§ **GOAL OF THE EXERCISE**
Go through the listing and copy every line word for word.

§ **DATA EXCERPT**
***

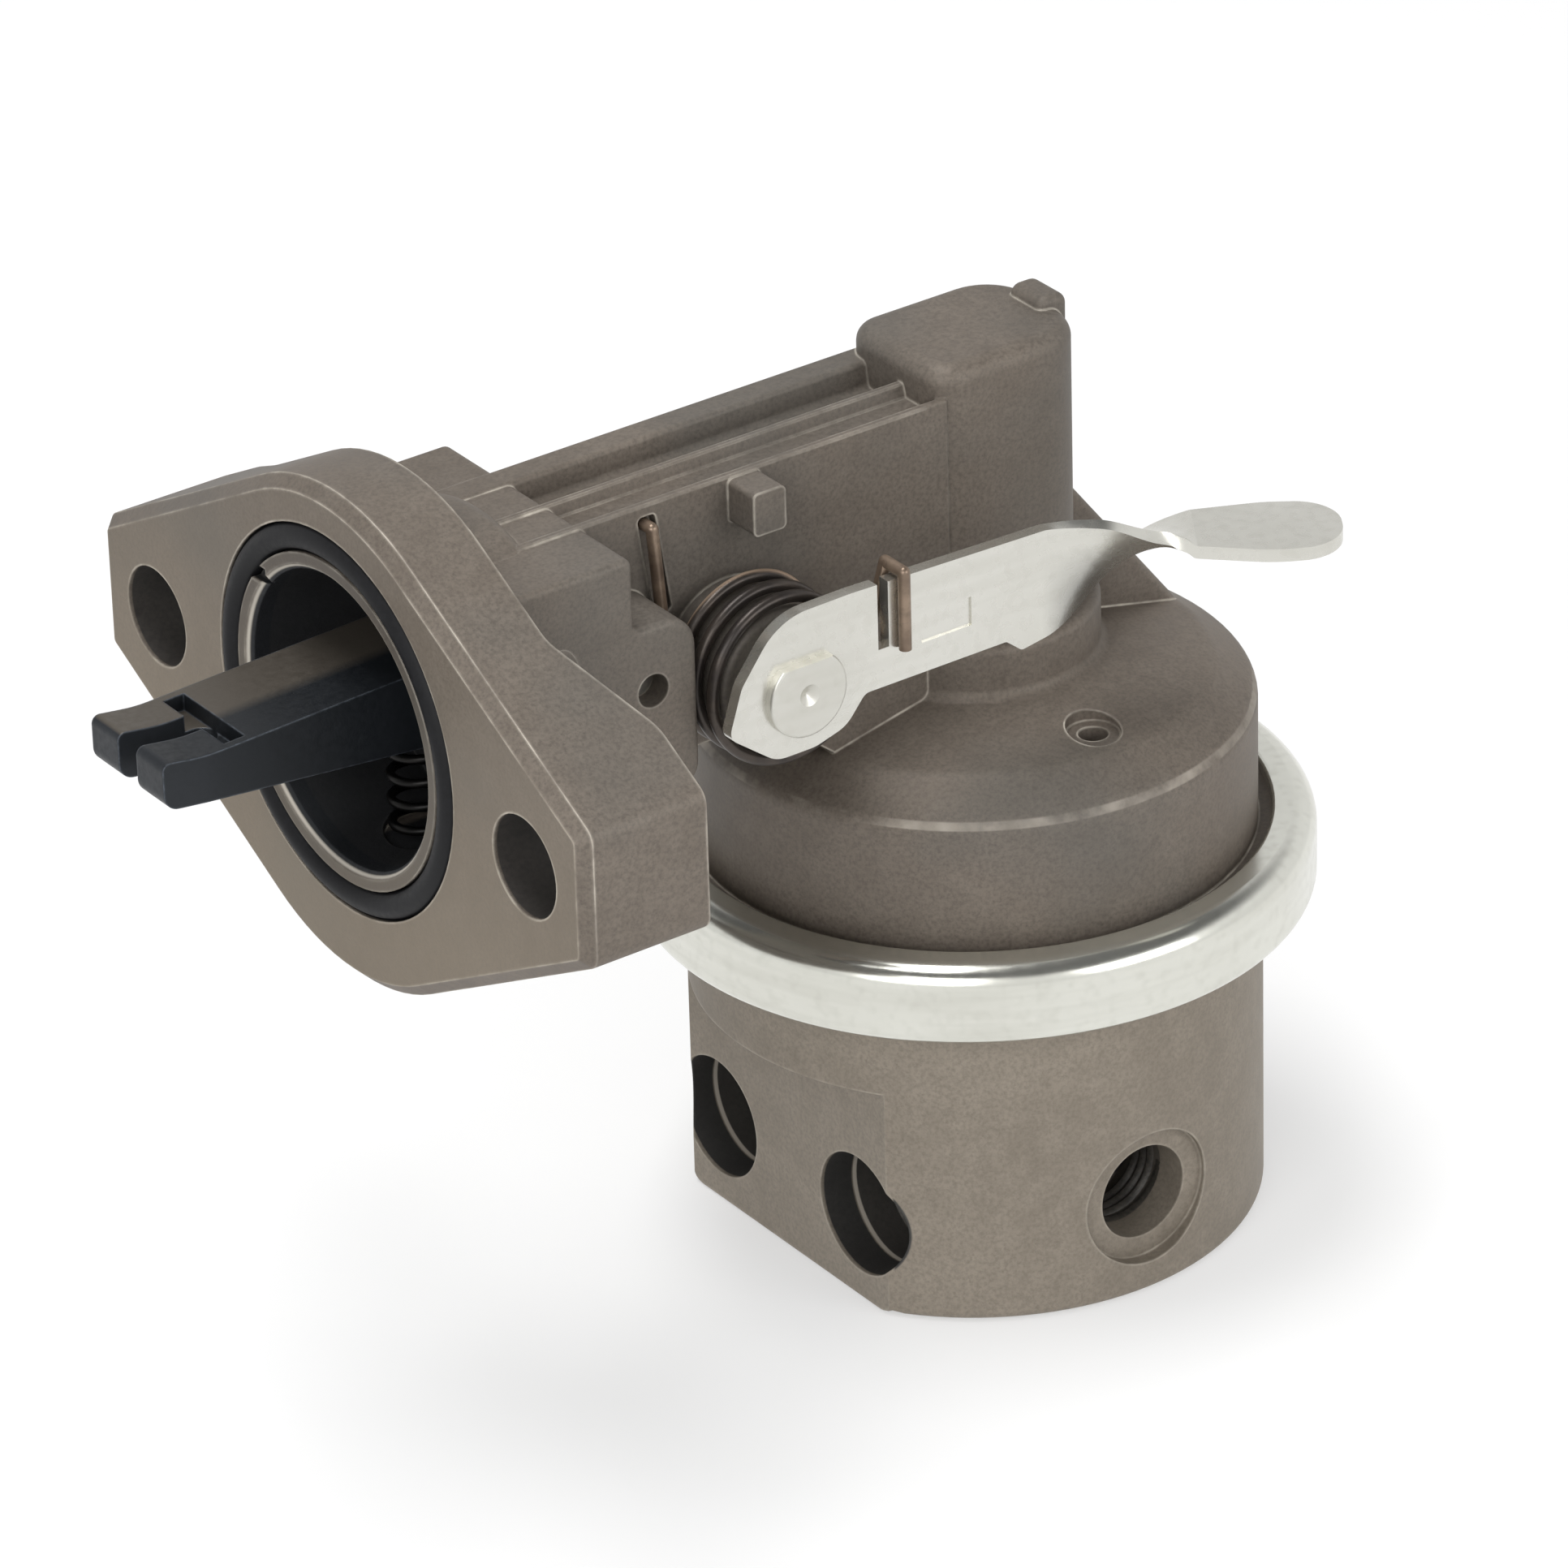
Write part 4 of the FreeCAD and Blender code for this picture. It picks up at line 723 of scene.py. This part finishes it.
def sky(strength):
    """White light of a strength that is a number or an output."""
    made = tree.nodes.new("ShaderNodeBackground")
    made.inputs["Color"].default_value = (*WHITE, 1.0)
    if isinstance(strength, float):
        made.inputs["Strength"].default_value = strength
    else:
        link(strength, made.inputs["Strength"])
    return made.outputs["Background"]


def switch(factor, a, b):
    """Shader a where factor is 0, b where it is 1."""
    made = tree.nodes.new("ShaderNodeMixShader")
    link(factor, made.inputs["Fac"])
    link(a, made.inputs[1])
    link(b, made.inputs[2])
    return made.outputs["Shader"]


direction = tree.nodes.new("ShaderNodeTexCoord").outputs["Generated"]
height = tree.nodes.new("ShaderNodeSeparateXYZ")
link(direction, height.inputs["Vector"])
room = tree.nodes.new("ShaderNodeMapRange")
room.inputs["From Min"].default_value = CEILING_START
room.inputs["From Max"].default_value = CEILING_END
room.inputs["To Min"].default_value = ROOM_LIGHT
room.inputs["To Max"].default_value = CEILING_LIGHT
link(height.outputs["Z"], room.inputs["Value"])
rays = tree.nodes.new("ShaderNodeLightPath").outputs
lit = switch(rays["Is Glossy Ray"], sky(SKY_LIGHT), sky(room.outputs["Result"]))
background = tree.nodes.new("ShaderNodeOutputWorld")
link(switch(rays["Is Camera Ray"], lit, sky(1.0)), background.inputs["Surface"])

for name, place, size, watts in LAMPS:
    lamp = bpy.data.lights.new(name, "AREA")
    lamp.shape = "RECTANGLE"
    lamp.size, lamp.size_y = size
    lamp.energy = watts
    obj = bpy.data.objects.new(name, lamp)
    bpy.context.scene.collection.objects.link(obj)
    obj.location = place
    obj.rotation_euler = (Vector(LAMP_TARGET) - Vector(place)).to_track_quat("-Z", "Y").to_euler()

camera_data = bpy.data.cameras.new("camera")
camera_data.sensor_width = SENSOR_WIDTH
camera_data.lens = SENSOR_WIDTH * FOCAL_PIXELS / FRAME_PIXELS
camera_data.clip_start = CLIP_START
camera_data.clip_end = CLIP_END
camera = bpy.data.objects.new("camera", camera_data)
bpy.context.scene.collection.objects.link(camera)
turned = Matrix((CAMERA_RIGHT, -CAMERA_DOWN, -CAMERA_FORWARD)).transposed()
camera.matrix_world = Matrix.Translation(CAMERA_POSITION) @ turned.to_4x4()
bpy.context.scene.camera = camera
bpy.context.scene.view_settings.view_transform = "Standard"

***

§ **EXERCISE OUTPUT**
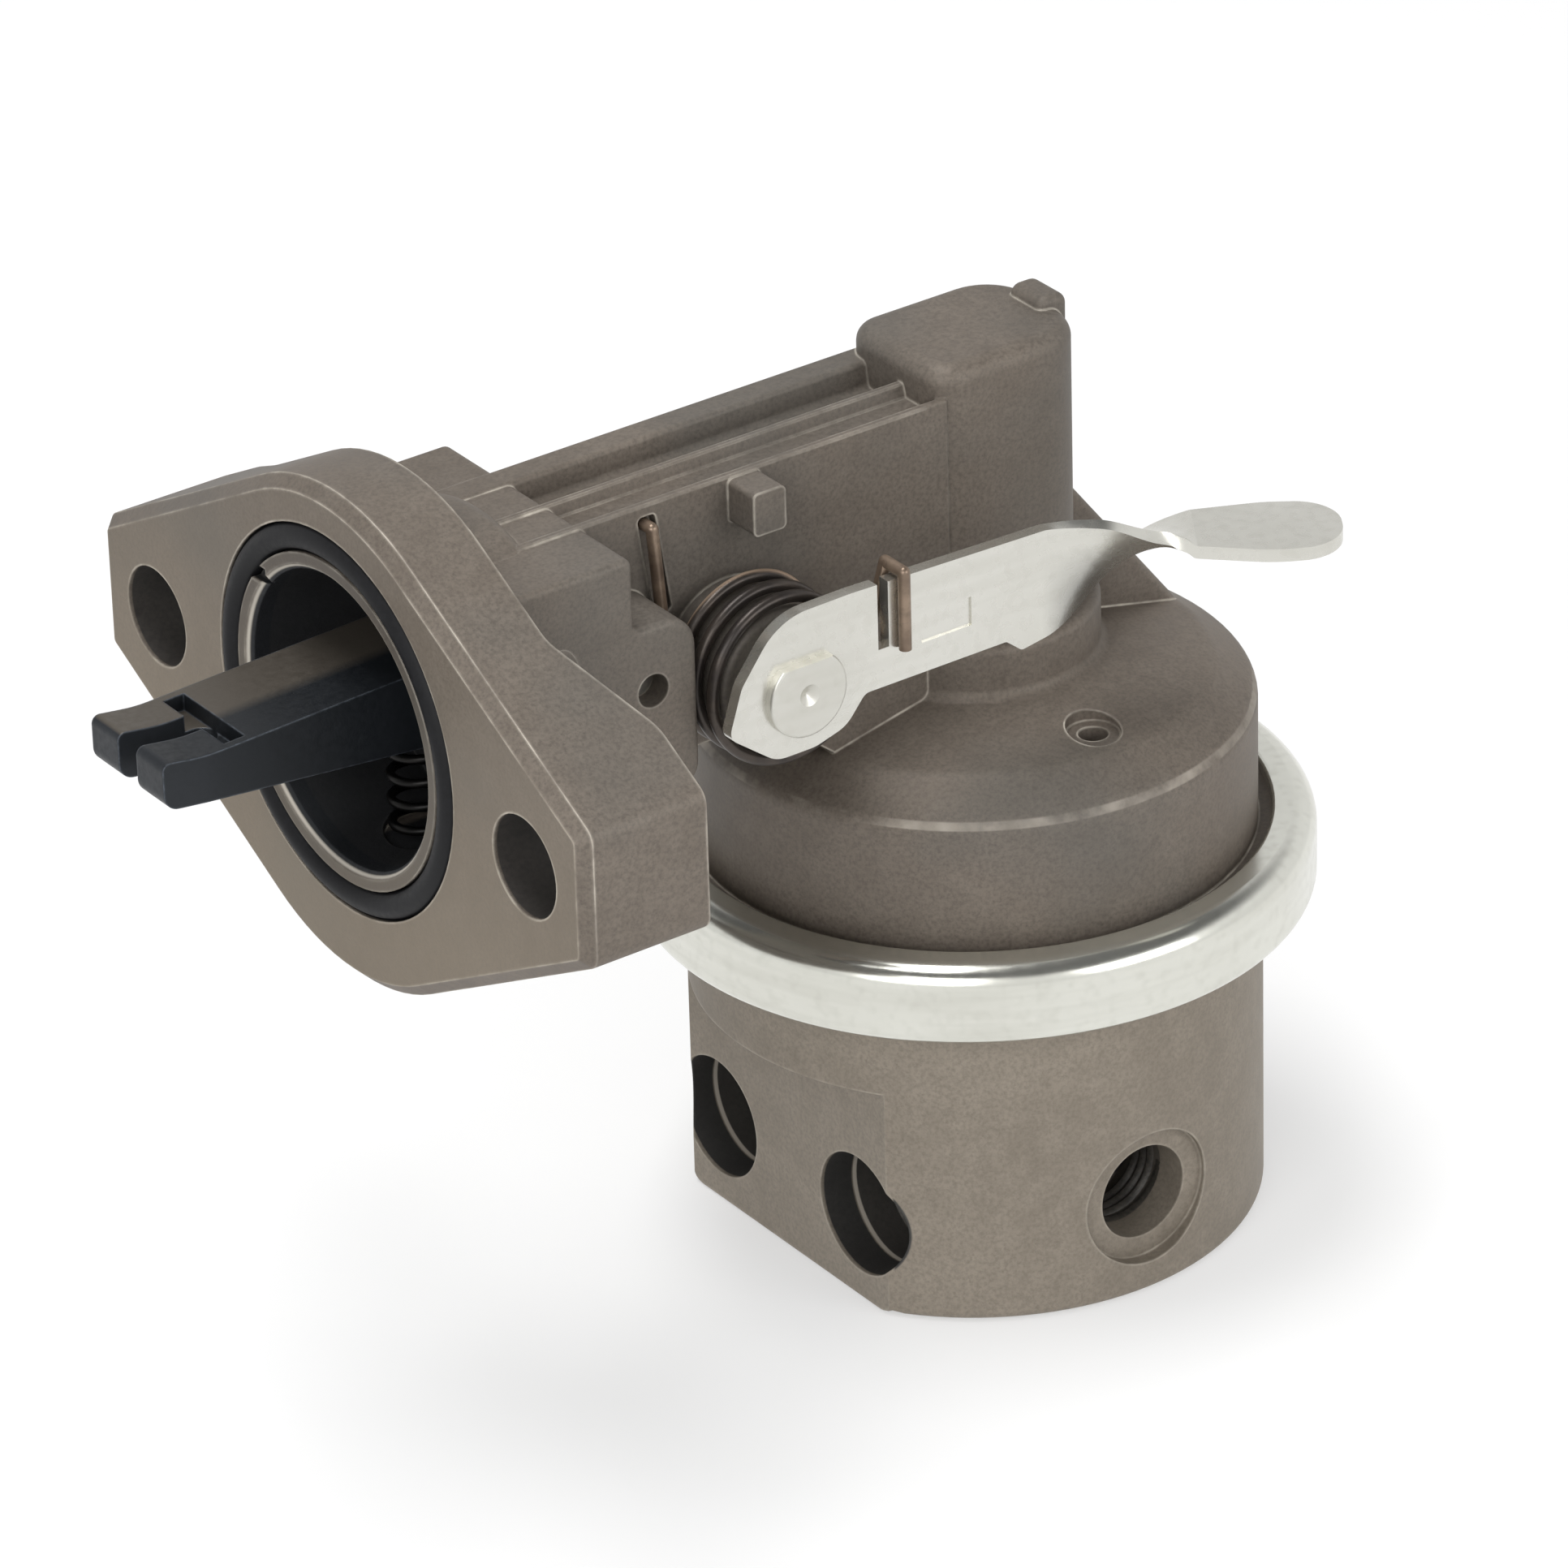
Write part 4 of the FreeCAD and Blender code for this picture. It picks up at line 723 of scene.py. This part finishes it.
def sky(strength):
    """White light of a strength that is a number or an output."""
    made = tree.nodes.new("ShaderNodeBackground")
    made.inputs["Color"].default_value = (*WHITE, 1.0)
    if isinstance(strength, float):
        made.inputs["Strength"].default_value = strength
    else:
        link(strength, made.inputs["Strength"])
    return made.outputs["Background"]


def switch(factor, a, b):
    """Shader a where factor is 0, b where it is 1."""
    made = tree.nodes.new("ShaderNodeMixShader")
    link(factor, made.inputs["Fac"])
    link(a, made.inputs[1])
    link(b, made.inputs[2])
    return made.outputs["Shader"]


direction = tree.nodes.new("ShaderNodeTexCoord").outputs["Generated"]
height = tree.nodes.new("ShaderNodeSeparateXYZ")
link(direction, height.inputs["Vector"])
room = tree.nodes.new("ShaderNodeMapRange")
room.inputs["From Min"].default_value = CEILING_START
room.inputs["From Max"].default_value = CEILING_END
room.inputs["To Min"].default_value = ROOM_LIGHT
room.inputs["To Max"].default_value = CEILING_LIGHT
link(height.outputs["Z"], room.inputs["Value"])
rays = tree.nodes.new("ShaderNodeLightPath").outputs
lit = switch(rays["Is Glossy Ray"], sky(SKY_LIGHT), sky(room.outputs["Result"]))
background = tree.nodes.new("ShaderNodeOutputWorld")
link(switch(rays["Is Camera Ray"], lit, sky(1.0)), background.inputs["Surface"])

for name, place, size, watts in LAMPS:
    lamp = bpy.data.lights.new(name, "AREA")
    lamp.shape = "RECTANGLE"
    lamp.size, lamp.size_y = size
    lamp.energy = watts
    obj = bpy.data.objects.new(name, lamp)
    bpy.context.scene.collection.objects.link(obj)
    obj.location = place
    obj.rotation_euler = (Vector(LAMP_TARGET) - Vector(place)).to_track_quat("-Z", "Y").to_euler()

camera_data = bpy.data.cameras.new("camera")
camera_data.sensor_width = SENSOR_WIDTH
camera_data.lens = SENSOR_WIDTH * FOCAL_PIXELS / FRAME_PIXELS
camera_data.clip_start = CLIP_START
camera_data.clip_end = CLIP_END
camera = bpy.data.objects.new("camera", camera_data)
bpy.context.scene.collection.objects.link(camera)
turned = Matrix((CAMERA_RIGHT, -CAMERA_DOWN, -CAMERA_FORWARD)).transposed()
camera.matrix_world = Matrix.Translation(CAMERA_POSITION) @ turned.to_4x4()
bpy.context.scene.camera = camera
bpy.context.scene.view_settings.view_transform = "Standard"